▸ **EXERCISE**
What do the lines from the top of the data through the line with "from FreeCAD import Vector" say? Quote them exactly and include both ends.

▸ **COLLECTED DATA**

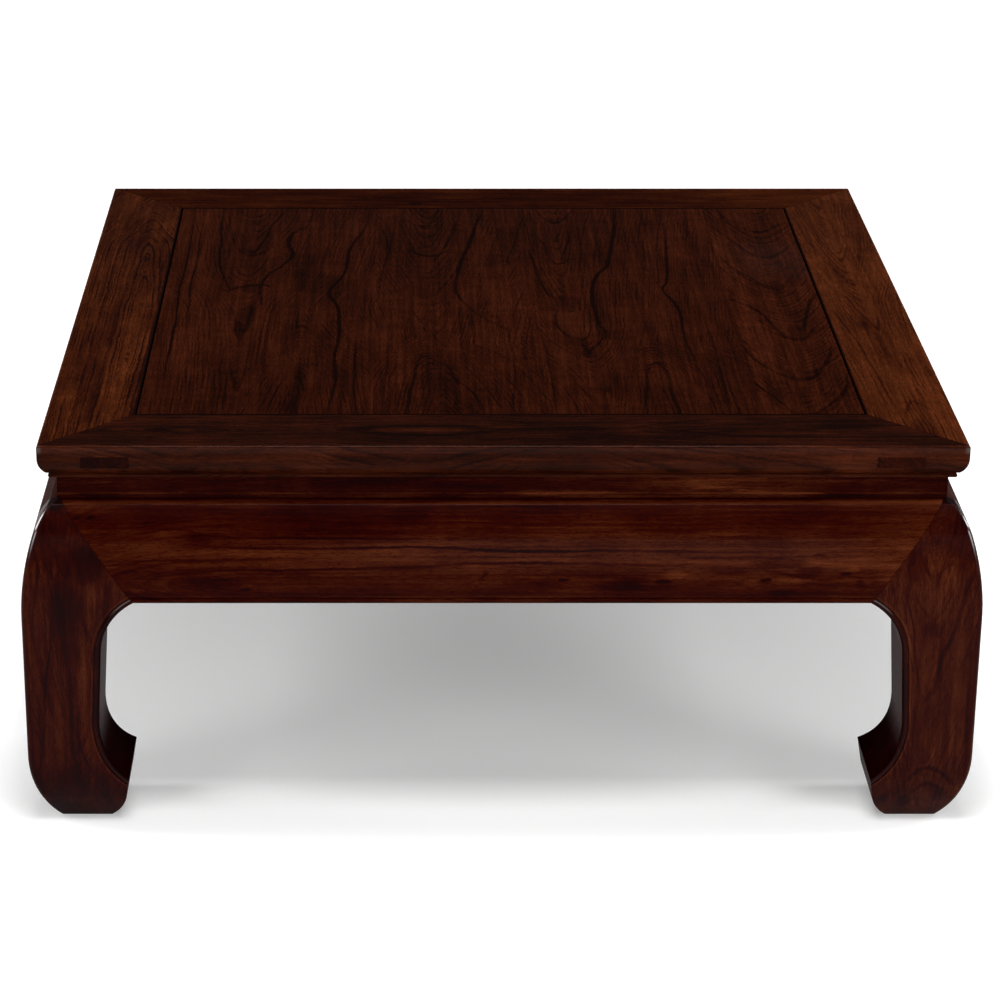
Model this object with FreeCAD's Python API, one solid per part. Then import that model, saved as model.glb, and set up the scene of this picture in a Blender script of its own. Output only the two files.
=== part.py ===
import FreeCAD, Part
import math
import os

from FreeCAD import Vector

# A low square table of East Asian form, all in hardwood: a mitred top frame around a floating
# panel of edge-joined boards, a narrow waist, four swelling aprons, and four legs that swell
# with them and end in inward hoof feet. Every piece is cut and joined as a joiner would do it.
#
# Millimetres. The origin is on the floor under the centre of the top, +Z is up and the front
# of the table faces -Y. Pieces are drawn in one corner, where X and Y are distances inward
# from the edges of the top, and are mirrored and centred at the end.

# Whole table
top_length = 914.4
top_depth = 914.4
table_height = 406.4

# Fit of the joints, and how far cutting shapes run past what they cut
joint_gap = 0.15
overrun = 20.0

# Top frame: rails with a moulded edge; the side rails' tenons run through the other two
rail_width = 90.0
rail_thickness = 37.0
arris_radius = 2.5
edge_flat_height = 13.5
edge_curve_radius = 24.0
edge_quirk_height = 1.2
lip_height = 4.8
lip_bulge = 1.46
lip_inset = 11.0
frame_tenon_width = 47.0
frame_tenon_thickness = 11.4
frame_tenon_drop = 12.2

# Panel of boards, held by a tongue in the frame's groove
panel_thickness = 15.0
panel_side_gap = 1.8
panel_end_gap = 0.6
panel_groove_drop = 5.5
panel_groove_height = 6.0
panel_groove_depth = 10.0
panel_tongue_hold = 6.5
board_width_shares = (0.324, 0.242, 0.297, 0.137)
board_tongue_length = 5.0
board_tongue_thickness = 3.5
board_groove_room = 0.5

# Battens, which slide along dovetail channels across the boards
batten_count = 3
batten_width = 38.0
batten_height = 19.0
batten_dovetail_height = 4.5
batten_dovetail_neck = 16.0
batten_dovetail_head = 22.0
batten_tenon_width = 24.0
batten_tenon_thickness = 9.0
batten_tenon_length = 14.0
batten_tenon_drop = 20.0
mortise_room = 1.0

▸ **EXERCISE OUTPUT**
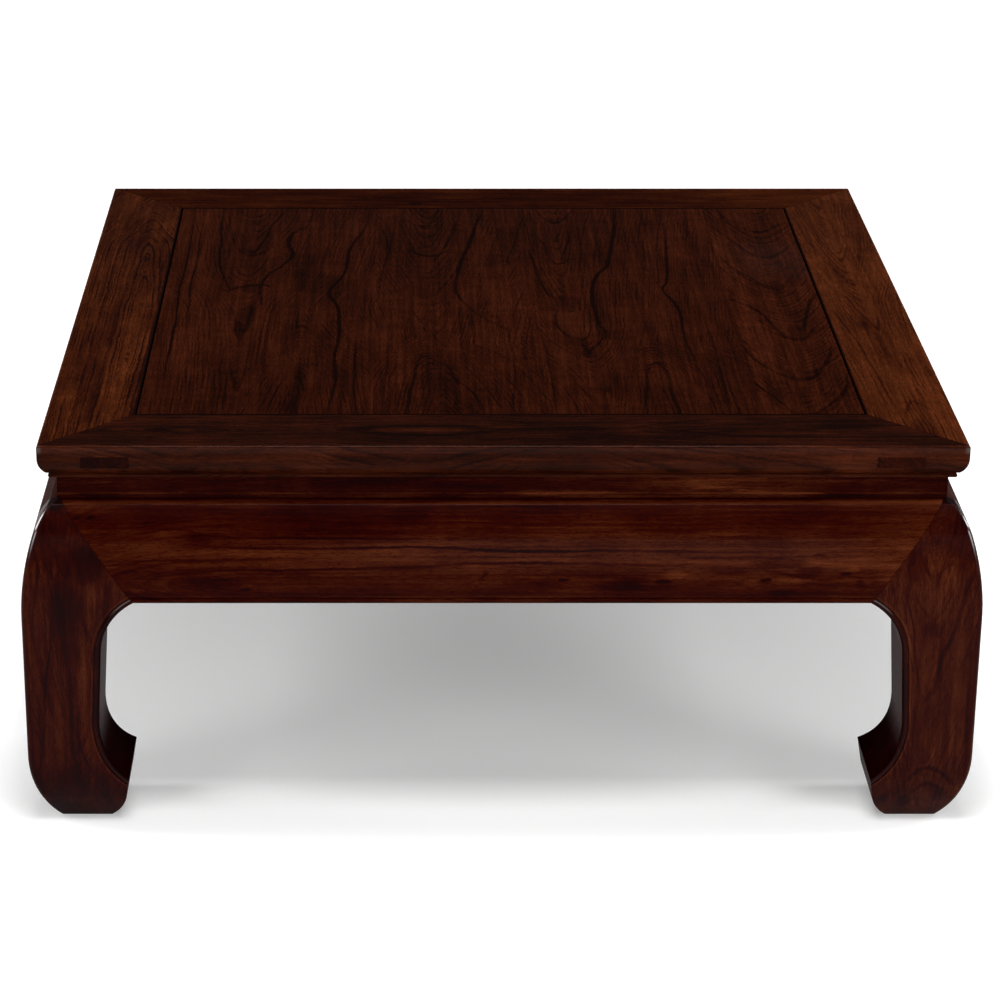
Model this object with FreeCAD's Python API, one solid per part. Then import that model, saved as model.glb, and set up the scene of this picture in a Blender script of its own. Output only the two files.
=== part.py ===
import FreeCAD, Part
import math
import os

from FreeCAD import Vector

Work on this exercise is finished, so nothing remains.